Write out the records below word for word, please.

[start Material for the task]

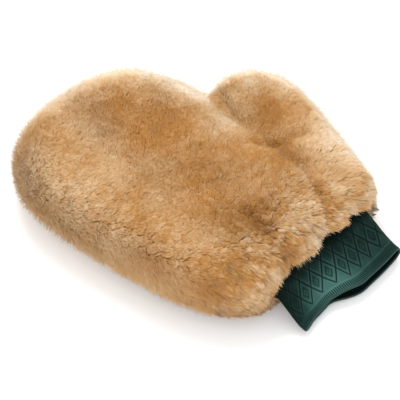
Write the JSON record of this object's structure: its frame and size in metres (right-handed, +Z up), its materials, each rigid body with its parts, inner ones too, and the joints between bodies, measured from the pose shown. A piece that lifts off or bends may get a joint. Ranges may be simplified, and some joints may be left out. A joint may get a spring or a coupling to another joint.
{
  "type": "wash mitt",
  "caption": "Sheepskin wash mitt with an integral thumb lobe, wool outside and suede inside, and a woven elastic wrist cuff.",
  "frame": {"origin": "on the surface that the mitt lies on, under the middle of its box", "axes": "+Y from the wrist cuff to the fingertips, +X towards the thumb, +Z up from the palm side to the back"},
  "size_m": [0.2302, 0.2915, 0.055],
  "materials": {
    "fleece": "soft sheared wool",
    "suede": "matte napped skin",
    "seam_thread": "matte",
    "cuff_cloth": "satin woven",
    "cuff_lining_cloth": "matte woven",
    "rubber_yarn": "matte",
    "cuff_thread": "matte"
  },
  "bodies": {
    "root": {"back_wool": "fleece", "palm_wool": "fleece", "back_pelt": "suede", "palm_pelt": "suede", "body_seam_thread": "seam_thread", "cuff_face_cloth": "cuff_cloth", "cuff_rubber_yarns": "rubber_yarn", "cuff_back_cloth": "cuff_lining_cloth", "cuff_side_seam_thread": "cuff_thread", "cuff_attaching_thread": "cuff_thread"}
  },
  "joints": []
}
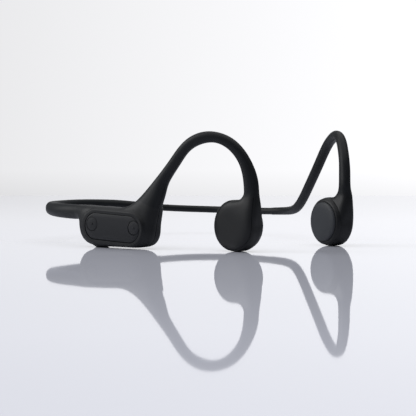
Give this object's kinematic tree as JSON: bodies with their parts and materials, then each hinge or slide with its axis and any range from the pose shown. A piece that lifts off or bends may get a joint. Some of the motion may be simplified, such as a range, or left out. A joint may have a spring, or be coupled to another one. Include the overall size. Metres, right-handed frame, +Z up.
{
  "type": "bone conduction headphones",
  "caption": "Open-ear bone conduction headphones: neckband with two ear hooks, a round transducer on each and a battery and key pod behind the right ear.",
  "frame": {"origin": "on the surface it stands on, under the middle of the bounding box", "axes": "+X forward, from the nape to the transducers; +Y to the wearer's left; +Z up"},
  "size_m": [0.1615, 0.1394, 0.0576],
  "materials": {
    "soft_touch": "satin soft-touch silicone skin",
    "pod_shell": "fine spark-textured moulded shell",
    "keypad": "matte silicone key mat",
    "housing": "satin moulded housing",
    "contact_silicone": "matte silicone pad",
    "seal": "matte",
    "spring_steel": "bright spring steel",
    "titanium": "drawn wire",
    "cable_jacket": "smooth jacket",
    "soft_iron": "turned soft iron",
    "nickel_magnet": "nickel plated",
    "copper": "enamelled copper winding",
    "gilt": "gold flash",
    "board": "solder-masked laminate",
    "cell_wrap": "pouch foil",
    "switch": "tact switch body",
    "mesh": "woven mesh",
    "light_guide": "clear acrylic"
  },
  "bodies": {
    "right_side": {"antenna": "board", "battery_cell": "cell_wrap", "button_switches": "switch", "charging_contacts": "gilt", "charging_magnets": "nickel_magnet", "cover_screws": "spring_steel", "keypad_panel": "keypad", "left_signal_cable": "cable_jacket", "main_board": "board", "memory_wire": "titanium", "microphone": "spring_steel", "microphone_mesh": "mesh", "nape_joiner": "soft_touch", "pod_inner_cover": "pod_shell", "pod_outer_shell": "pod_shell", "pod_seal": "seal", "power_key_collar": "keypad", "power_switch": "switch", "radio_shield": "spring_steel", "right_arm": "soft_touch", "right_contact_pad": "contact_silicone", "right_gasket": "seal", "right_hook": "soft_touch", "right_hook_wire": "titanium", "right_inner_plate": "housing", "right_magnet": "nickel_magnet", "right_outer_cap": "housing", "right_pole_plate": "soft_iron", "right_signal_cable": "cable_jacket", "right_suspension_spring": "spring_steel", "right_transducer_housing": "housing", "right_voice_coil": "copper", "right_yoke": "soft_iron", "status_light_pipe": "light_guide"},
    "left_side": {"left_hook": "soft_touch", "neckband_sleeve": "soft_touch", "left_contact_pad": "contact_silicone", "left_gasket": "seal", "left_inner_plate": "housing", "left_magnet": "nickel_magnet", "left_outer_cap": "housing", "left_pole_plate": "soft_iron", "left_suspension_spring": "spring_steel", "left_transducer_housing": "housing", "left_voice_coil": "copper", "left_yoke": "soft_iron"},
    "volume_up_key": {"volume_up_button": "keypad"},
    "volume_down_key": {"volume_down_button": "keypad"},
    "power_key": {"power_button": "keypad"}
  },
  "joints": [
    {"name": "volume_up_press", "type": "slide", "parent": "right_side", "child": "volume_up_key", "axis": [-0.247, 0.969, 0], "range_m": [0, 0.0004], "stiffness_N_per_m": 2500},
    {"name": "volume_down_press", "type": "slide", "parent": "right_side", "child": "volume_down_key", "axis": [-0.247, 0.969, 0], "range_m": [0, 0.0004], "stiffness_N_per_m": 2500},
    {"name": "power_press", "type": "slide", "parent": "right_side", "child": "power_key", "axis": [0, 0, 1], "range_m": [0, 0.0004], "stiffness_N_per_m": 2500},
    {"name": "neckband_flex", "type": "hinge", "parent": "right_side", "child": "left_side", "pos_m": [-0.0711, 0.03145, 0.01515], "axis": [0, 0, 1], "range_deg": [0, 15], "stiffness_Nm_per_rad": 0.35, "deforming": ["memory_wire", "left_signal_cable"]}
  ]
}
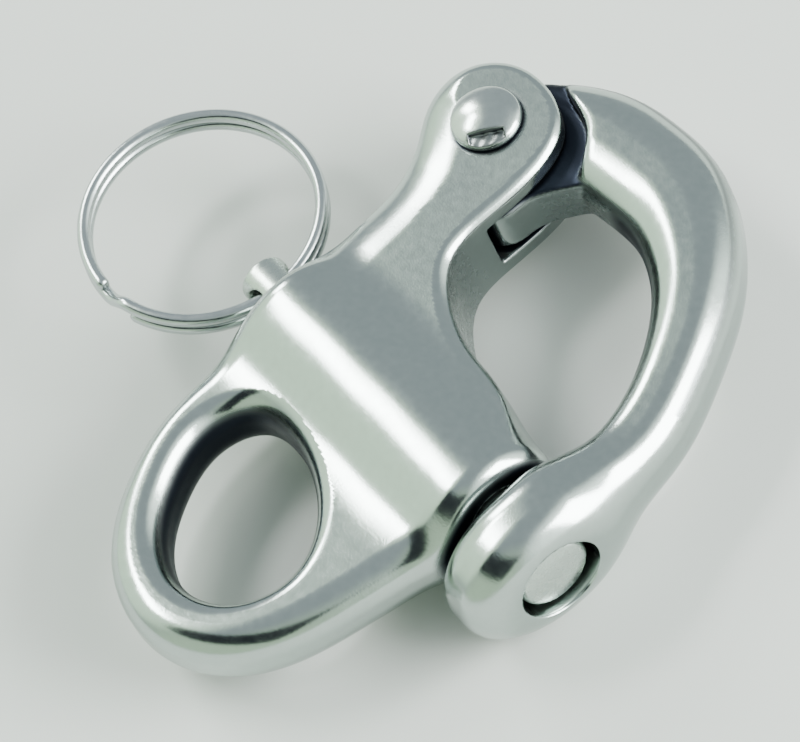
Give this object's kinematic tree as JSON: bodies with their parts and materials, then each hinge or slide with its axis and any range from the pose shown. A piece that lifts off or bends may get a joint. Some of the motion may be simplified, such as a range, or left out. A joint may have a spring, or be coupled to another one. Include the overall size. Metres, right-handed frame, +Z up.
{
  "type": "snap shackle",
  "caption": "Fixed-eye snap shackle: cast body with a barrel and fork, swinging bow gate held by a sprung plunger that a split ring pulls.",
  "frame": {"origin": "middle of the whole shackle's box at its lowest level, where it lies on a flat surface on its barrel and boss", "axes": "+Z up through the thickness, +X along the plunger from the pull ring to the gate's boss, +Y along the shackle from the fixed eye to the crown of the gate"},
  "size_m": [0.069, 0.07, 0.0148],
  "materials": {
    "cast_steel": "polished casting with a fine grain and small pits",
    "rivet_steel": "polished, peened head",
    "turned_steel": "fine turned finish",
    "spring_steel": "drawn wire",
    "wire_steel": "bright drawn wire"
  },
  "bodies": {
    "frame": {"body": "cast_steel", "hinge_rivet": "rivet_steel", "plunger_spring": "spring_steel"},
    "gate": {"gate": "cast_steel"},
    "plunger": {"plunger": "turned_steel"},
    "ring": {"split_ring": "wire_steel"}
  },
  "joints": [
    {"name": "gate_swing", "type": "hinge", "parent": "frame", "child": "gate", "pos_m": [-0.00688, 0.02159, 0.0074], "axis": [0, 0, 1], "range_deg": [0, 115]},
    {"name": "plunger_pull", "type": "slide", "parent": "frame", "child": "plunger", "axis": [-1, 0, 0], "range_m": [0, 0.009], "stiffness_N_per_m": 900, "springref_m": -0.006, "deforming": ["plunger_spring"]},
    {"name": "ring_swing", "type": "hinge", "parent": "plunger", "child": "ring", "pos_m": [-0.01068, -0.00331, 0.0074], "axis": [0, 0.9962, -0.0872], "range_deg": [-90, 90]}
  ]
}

[end Material for the task]

### Finished exercise
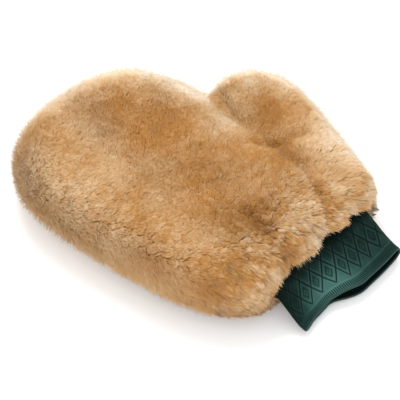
Write the JSON record of this object's structure: its frame and size in metres (right-handed, +Z up), its materials, each rigid body with its parts, inner ones too, and the joints between bodies, measured from the pose shown. A piece that lifts off or bends may get a joint. Ranges may be simplified, and some joints may be left out. A joint may get a spring or a coupling to another joint.
{
  "type": "wash mitt",
  "caption": "Sheepskin wash mitt with an integral thumb lobe, wool outside and suede inside, and a woven elastic wrist cuff.",
  "frame": {"origin": "on the surface that the mitt lies on, under the middle of its box", "axes": "+Y from the wrist cuff to the fingertips, +X towards the thumb, +Z up from the palm side to the back"},
  "size_m": [0.2302, 0.2915, 0.055],
  "materials": {
    "fleece": "soft sheared wool",
    "suede": "matte napped skin",
    "seam_thread": "matte",
    "cuff_cloth": "satin woven",
    "cuff_lining_cloth": "matte woven",
    "rubber_yarn": "matte",
    "cuff_thread": "matte"
  },
  "bodies": {
    "root": {"back_wool": "fleece", "palm_wool": "fleece", "back_pelt": "suede", "palm_pelt": "suede", "body_seam_thread": "seam_thread", "cuff_face_cloth": "cuff_cloth", "cuff_rubber_yarns": "rubber_yarn", "cuff_back_cloth": "cuff_lining_cloth", "cuff_side_seam_thread": "cuff_thread", "cuff_attaching_thread": "cuff_thread"}
  },
  "joints": []
}
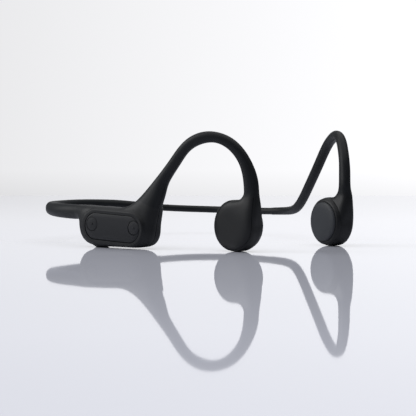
Give this object's kinematic tree as JSON: bodies with their parts and materials, then each hinge or slide with its axis and any range from the pose shown. A piece that lifts off or bends may get a joint. Some of the motion may be simplified, such as a range, or left out. A joint may have a spring, or be coupled to another one. Include the overall size. Metres, right-handed frame, +Z up.
{
  "type": "bone conduction headphones",
  "caption": "Open-ear bone conduction headphones: neckband with two ear hooks, a round transducer on each and a battery and key pod behind the right ear.",
  "frame": {"origin": "on the surface it stands on, under the middle of the bounding box", "axes": "+X forward, from the nape to the transducers; +Y to the wearer's left; +Z up"},
  "size_m": [0.1615, 0.1394, 0.0576],
  "materials": {
    "soft_touch": "satin soft-touch silicone skin",
    "pod_shell": "fine spark-textured moulded shell",
    "keypad": "matte silicone key mat",
    "housing": "satin moulded housing",
    "contact_silicone": "matte silicone pad",
    "seal": "matte",
    "spring_steel": "bright spring steel",
    "titanium": "drawn wire",
    "cable_jacket": "smooth jacket",
    "soft_iron": "turned soft iron",
    "nickel_magnet": "nickel plated",
    "copper": "enamelled copper winding",
    "gilt": "gold flash",
    "board": "solder-masked laminate",
    "cell_wrap": "pouch foil",
    "switch": "tact switch body",
    "mesh": "woven mesh",
    "light_guide": "clear acrylic"
  },
  "bodies": {
    "right_side": {"antenna": "board", "battery_cell": "cell_wrap", "button_switches": "switch", "charging_contacts": "gilt", "charging_magnets": "nickel_magnet", "cover_screws": "spring_steel", "keypad_panel": "keypad", "left_signal_cable": "cable_jacket", "main_board": "board", "memory_wire": "titanium", "microphone": "spring_steel", "microphone_mesh": "mesh", "nape_joiner": "soft_touch", "pod_inner_cover": "pod_shell", "pod_outer_shell": "pod_shell", "pod_seal": "seal", "power_key_collar": "keypad", "power_switch": "switch", "radio_shield": "spring_steel", "right_arm": "soft_touch", "right_contact_pad": "contact_silicone", "right_gasket": "seal", "right_hook": "soft_touch", "right_hook_wire": "titanium", "right_inner_plate": "housing", "right_magnet": "nickel_magnet", "right_outer_cap": "housing", "right_pole_plate": "soft_iron", "right_signal_cable": "cable_jacket", "right_suspension_spring": "spring_steel", "right_transducer_housing": "housing", "right_voice_coil": "copper", "right_yoke": "soft_iron", "status_light_pipe": "light_guide"},
    "left_side": {"left_hook": "soft_touch", "neckband_sleeve": "soft_touch", "left_contact_pad": "contact_silicone", "left_gasket": "seal", "left_inner_plate": "housing", "left_magnet": "nickel_magnet", "left_outer_cap": "housing", "left_pole_plate": "soft_iron", "left_suspension_spring": "spring_steel", "left_transducer_housing": "housing", "left_voice_coil": "copper", "left_yoke": "soft_iron"},
    "volume_up_key": {"volume_up_button": "keypad"},
    "volume_down_key": {"volume_down_button": "keypad"},
    "power_key": {"power_button": "keypad"}
  },
  "joints": [
    {"name": "volume_up_press", "type": "slide", "parent": "right_side", "child": "volume_up_key", "axis": [-0.247, 0.969, 0], "range_m": [0, 0.0004], "stiffness_N_per_m": 2500},
    {"name": "volume_down_press", "type": "slide", "parent": "right_side", "child": "volume_down_key", "axis": [-0.247, 0.969, 0], "range_m": [0, 0.0004], "stiffness_N_per_m": 2500},
    {"name": "power_press", "type": "slide", "parent": "right_side", "child": "power_key", "axis": [0, 0, 1], "range_m": [0, 0.0004], "stiffness_N_per_m": 2500},
    {"name": "neckband_flex", "type": "hinge", "parent": "right_side", "child": "left_side", "pos_m": [-0.0711, 0.03145, 0.01515], "axis": [0, 0, 1], "range_deg": [0, 15], "stiffness_Nm_per_rad": 0.35, "deforming": ["memory_wire", "left_signal_cable"]}
  ]
}
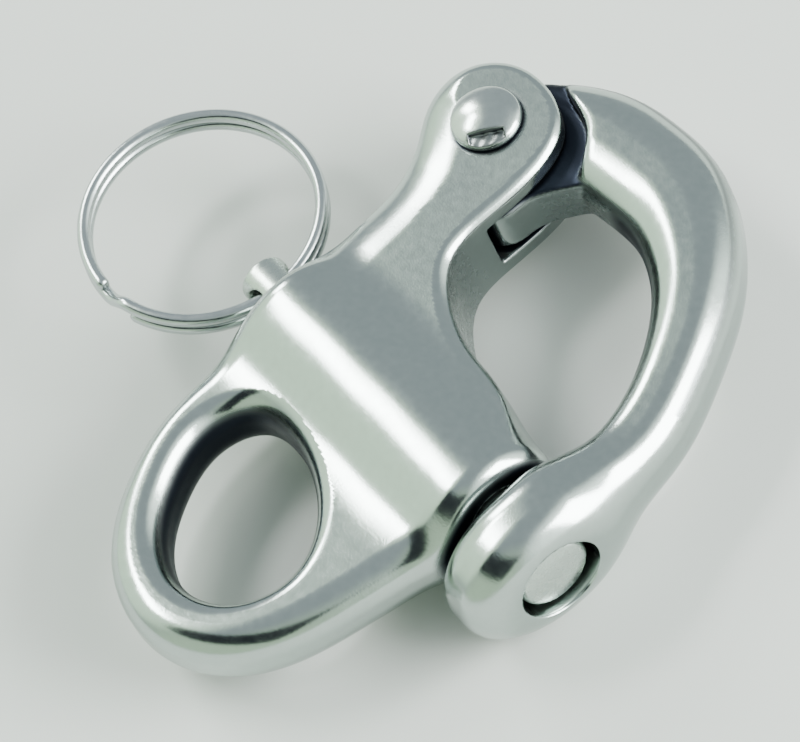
Give this object's kinematic tree as JSON: bodies with their parts and materials, then each hinge or slide with its axis and any range from the pose shown. A piece that lifts off or bends may get a joint. Some of the motion may be simplified, such as a range, or left out. A joint may have a spring, or be coupled to another one. Include the overall size. Metres, right-handed frame, +Z up.
{
  "type": "snap shackle",
  "caption": "Fixed-eye snap shackle: cast body with a barrel and fork, swinging bow gate held by a sprung plunger that a split ring pulls.",
  "frame": {"origin": "middle of the whole shackle's box at its lowest level, where it lies on a flat surface on its barrel and boss", "axes": "+Z up through the thickness, +X along the plunger from the pull ring to the gate's boss, +Y along the shackle from the fixed eye to the crown of the gate"},
  "size_m": [0.069, 0.07, 0.0148],
  "materials": {
    "cast_steel": "polished casting with a fine grain and small pits",
    "rivet_steel": "polished, peened head",
    "turned_steel": "fine turned finish",
    "spring_steel": "drawn wire",
    "wire_steel": "bright drawn wire"
  },
  "bodies": {
    "frame": {"body": "cast_steel", "hinge_rivet": "rivet_steel", "plunger_spring": "spring_steel"},
    "gate": {"gate": "cast_steel"},
    "plunger": {"plunger": "turned_steel"},
    "ring": {"split_ring": "wire_steel"}
  },
  "joints": [
    {"name": "gate_swing", "type": "hinge", "parent": "frame", "child": "gate", "pos_m": [-0.00688, 0.02159, 0.0074], "axis": [0, 0, 1], "range_deg": [0, 115]},
    {"name": "plunger_pull", "type": "slide", "parent": "frame", "child": "plunger", "axis": [-1, 0, 0], "range_m": [0, 0.009], "stiffness_N_per_m": 900, "springref_m": -0.006, "deforming": ["plunger_spring"]},
    {"name": "ring_swing", "type": "hinge", "parent": "plunger", "child": "ring", "pos_m": [-0.01068, -0.00331, 0.0074], "axis": [0, 0.9962, -0.0872], "range_deg": [-90, 90]}
  ]
}